Michael Frayn's comment speaks for many, if not all: "I think we who were involved with 'satire' in the 1960s may all have been partially responsible for the fact that there is now a tone in a lot of the press of a permanent sneer at almost everything, which is very depressing."
Mr. Carpenter's book, the reader should be warned, is exhaustively informative the many pages run on, show by show, turn by turn which makes for a dense read. It took many hours to get frae end to end. The politics that include dueling with B.B.C. management, newspaper editors and office-holders at Westminster are engaging enough (Edward Heath spoke of "the death of deference.").

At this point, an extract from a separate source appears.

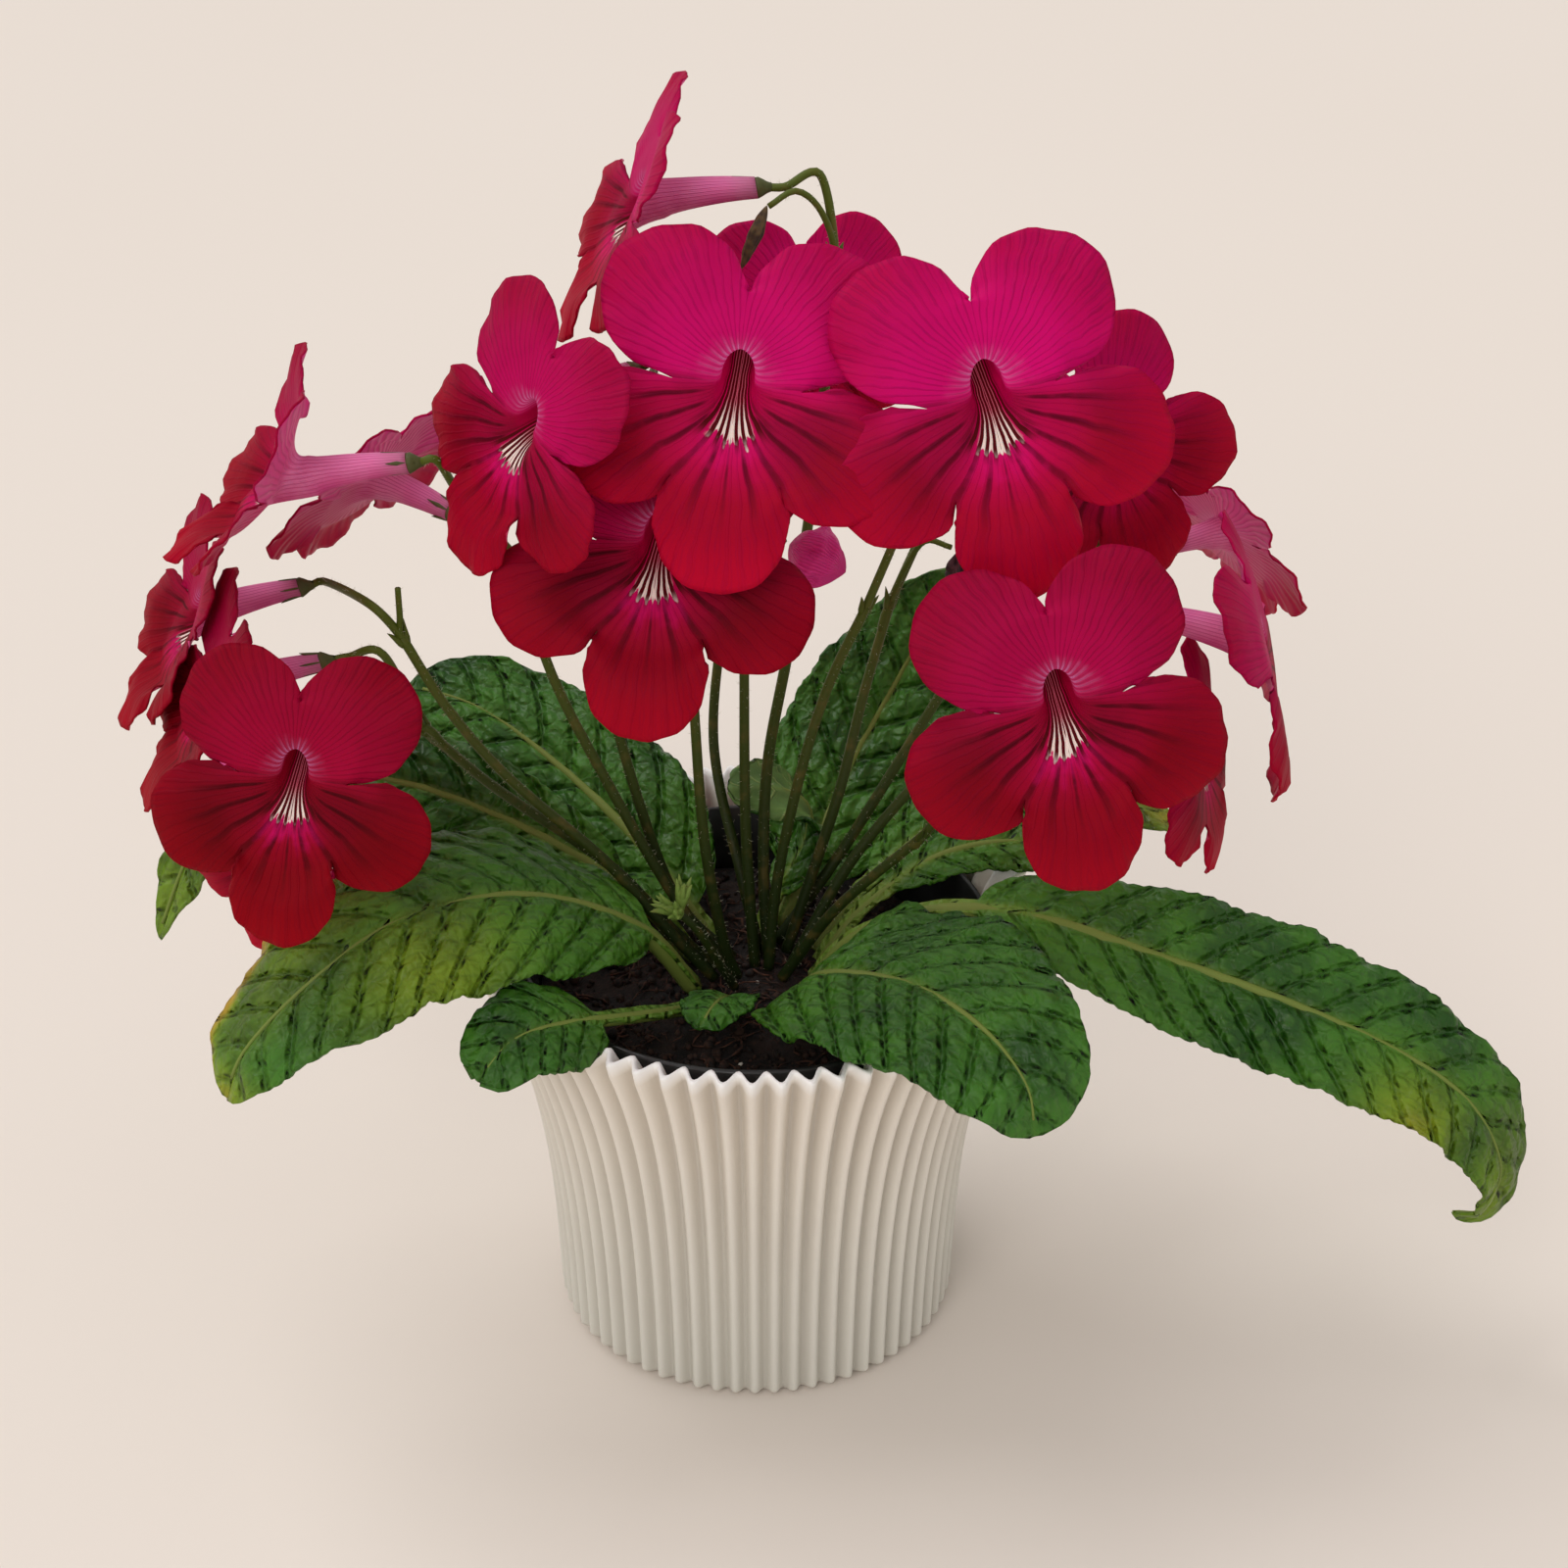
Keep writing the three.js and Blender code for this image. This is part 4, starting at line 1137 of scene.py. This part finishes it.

But the endless to-and-fro struggles between the various players, for example the fun-loving Richard Ingrams and soberer Christopher Booker at Private Eye, seem at this distance in time more for the record and future researchers than for the general reader.
Mr. Carpenter, nevertheless, is to be credited with painstaking research and writing a history of the British satirists that will be the standard work for years to come.
In the end, the satire boom seems to have centered on Harold Macmillan, who succeeded Anthony Eden as prime minister after the Suez fiasco, beating out R.A. "Drab" Butler. The satirists moved on to guy Harold Wilson after his election in 1964 they were not ideologues but Macmillan seems to have been their butt above all others, as he tried to lead a Britain in decline, rocked by Suez, the Profumo scandal and so much more.
The book's illustrations include a photograph of the aging prime minister looking ridiculous, sitting astride a children's miniature train at a Conservative Party rally. But his good grace and sensibility shine out, for all the impersonations and depictions of him as a doddering, out-of-touch old buffer representing what had used to be the ruling class. When there was talk of official action against the satirists, Macmillan wrote the postmaster-general at the time, Reginald Bevins: "I hope you will not, repeat not, take any action about That Was the Week That Was without consulting me. It is a good thing to be laughed over it is better than to be ignored."